[STORED DATA]:
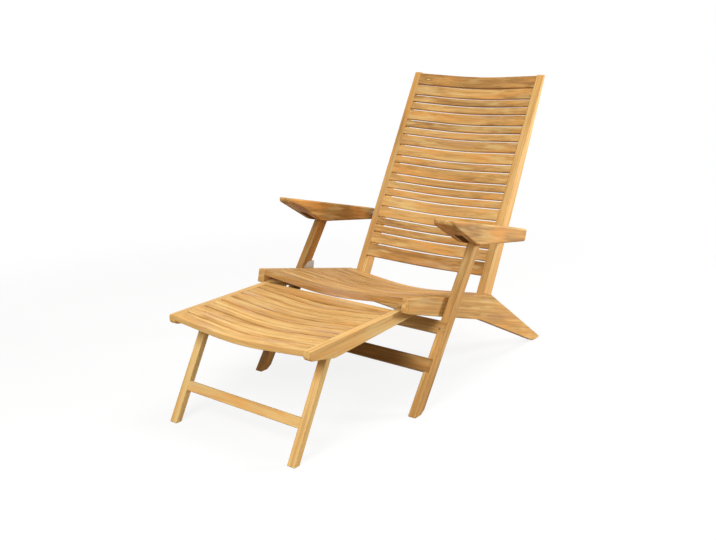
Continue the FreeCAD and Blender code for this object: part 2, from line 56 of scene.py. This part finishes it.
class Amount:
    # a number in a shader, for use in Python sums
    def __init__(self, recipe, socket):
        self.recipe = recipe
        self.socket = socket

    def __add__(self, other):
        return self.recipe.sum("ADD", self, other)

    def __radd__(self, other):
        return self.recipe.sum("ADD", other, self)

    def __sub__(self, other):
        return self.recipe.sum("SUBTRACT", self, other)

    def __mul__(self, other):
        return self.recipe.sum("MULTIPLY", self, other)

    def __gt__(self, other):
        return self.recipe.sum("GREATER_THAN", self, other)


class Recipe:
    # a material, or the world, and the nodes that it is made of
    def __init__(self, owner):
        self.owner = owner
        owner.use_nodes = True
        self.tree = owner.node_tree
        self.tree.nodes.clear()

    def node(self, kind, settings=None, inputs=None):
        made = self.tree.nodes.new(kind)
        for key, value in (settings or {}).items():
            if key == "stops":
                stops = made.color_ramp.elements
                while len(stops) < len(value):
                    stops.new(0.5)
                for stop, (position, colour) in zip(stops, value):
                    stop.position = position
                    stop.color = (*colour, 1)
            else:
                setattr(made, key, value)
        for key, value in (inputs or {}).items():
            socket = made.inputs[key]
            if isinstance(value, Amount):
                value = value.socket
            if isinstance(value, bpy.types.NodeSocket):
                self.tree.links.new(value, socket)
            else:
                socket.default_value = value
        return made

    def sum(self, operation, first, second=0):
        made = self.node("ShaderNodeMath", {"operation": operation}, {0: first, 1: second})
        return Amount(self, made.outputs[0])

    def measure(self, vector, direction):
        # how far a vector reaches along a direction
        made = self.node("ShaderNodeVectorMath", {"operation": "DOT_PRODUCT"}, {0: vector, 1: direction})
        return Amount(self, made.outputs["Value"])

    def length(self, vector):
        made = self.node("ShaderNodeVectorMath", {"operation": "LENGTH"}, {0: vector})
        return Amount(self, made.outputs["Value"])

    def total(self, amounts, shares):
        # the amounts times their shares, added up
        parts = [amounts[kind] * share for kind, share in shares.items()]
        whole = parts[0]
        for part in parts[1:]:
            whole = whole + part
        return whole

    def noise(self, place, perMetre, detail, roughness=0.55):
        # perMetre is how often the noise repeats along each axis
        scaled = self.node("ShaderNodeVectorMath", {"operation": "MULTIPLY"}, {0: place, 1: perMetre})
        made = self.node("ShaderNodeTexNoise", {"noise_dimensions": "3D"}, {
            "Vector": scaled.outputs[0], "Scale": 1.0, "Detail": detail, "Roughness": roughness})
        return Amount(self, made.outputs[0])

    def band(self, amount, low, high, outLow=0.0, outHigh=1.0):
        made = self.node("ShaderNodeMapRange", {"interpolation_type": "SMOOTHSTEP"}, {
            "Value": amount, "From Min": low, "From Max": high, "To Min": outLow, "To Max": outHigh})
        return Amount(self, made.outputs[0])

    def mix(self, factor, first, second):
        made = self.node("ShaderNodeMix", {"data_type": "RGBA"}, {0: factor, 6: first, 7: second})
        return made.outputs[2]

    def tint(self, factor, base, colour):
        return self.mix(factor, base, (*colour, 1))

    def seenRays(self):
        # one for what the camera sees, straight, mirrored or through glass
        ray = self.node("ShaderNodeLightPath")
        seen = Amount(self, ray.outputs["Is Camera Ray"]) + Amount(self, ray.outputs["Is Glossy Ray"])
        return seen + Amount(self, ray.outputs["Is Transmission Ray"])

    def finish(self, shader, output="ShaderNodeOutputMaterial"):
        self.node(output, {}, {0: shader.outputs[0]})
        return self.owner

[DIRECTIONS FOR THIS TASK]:
Each line of the listing should be copied exactly.

[SOLVED EXERCISE]:
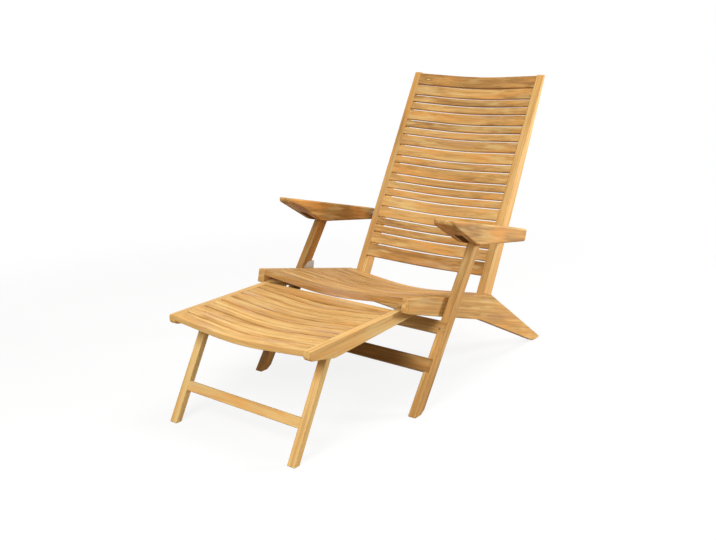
Continue the FreeCAD and Blender code for this object: part 2, from line 56 of scene.py. This part finishes it.
class Amount:
    # a number in a shader, for use in Python sums
    def __init__(self, recipe, socket):
        self.recipe = recipe
        self.socket = socket

    def __add__(self, other):
        return self.recipe.sum("ADD", self, other)

    def __radd__(self, other):
        return self.recipe.sum("ADD", other, self)

    def __sub__(self, other):
        return self.recipe.sum("SUBTRACT", self, other)

    def __mul__(self, other):
        return self.recipe.sum("MULTIPLY", self, other)

    def __gt__(self, other):
        return self.recipe.sum("GREATER_THAN", self, other)


class Recipe:
    # a material, or the world, and the nodes that it is made of
    def __init__(self, owner):
        self.owner = owner
        owner.use_nodes = True
        self.tree = owner.node_tree
        self.tree.nodes.clear()

    def node(self, kind, settings=None, inputs=None):
        made = self.tree.nodes.new(kind)
        for key, value in (settings or {}).items():
            if key == "stops":
                stops = made.color_ramp.elements
                while len(stops) < len(value):
                    stops.new(0.5)
                for stop, (position, colour) in zip(stops, value):
                    stop.position = position
                    stop.color = (*colour, 1)
            else:
                setattr(made, key, value)
        for key, value in (inputs or {}).items():
            socket = made.inputs[key]
            if isinstance(value, Amount):
                value = value.socket
            if isinstance(value, bpy.types.NodeSocket):
                self.tree.links.new(value, socket)
            else:
                socket.default_value = value
        return made

    def sum(self, operation, first, second=0):
        made = self.node("ShaderNodeMath", {"operation": operation}, {0: first, 1: second})
        return Amount(self, made.outputs[0])

    def measure(self, vector, direction):
        # how far a vector reaches along a direction
        made = self.node("ShaderNodeVectorMath", {"operation": "DOT_PRODUCT"}, {0: vector, 1: direction})
        return Amount(self, made.outputs["Value"])

    def length(self, vector):
        made = self.node("ShaderNodeVectorMath", {"operation": "LENGTH"}, {0: vector})
        return Amount(self, made.outputs["Value"])

    def total(self, amounts, shares):
        # the amounts times their shares, added up
        parts = [amounts[kind] * share for kind, share in shares.items()]
        whole = parts[0]
        for part in parts[1:]:
            whole = whole + part
        return whole

    def noise(self, place, perMetre, detail, roughness=0.55):
        # perMetre is how often the noise repeats along each axis
        scaled = self.node("ShaderNodeVectorMath", {"operation": "MULTIPLY"}, {0: place, 1: perMetre})
        made = self.node("ShaderNodeTexNoise", {"noise_dimensions": "3D"}, {
            "Vector": scaled.outputs[0], "Scale": 1.0, "Detail": detail, "Roughness": roughness})
        return Amount(self, made.outputs[0])

    def band(self, amount, low, high, outLow=0.0, outHigh=1.0):
        made = self.node("ShaderNodeMapRange", {"interpolation_type": "SMOOTHSTEP"}, {
            "Value": amount, "From Min": low, "From Max": high, "To Min": outLow, "To Max": outHigh})
        return Amount(self, made.outputs[0])

    def mix(self, factor, first, second):
        made = self.node("ShaderNodeMix", {"data_type": "RGBA"}, {0: factor, 6: first, 7: second})
        return made.outputs[2]

    def tint(self, factor, base, colour):
        return self.mix(factor, base, (*colour, 1))

    def seenRays(self):
        # one for what the camera sees, straight, mirrored or through glass
        ray = self.node("ShaderNodeLightPath")
        seen = Amount(self, ray.outputs["Is Camera Ray"]) + Amount(self, ray.outputs["Is Glossy Ray"])
        return seen + Amount(self, ray.outputs["Is Transmission Ray"])

    def finish(self, shader, output="ShaderNodeOutputMaterial"):
        self.node(output, {}, {0: shader.outputs[0]})
        return self.owner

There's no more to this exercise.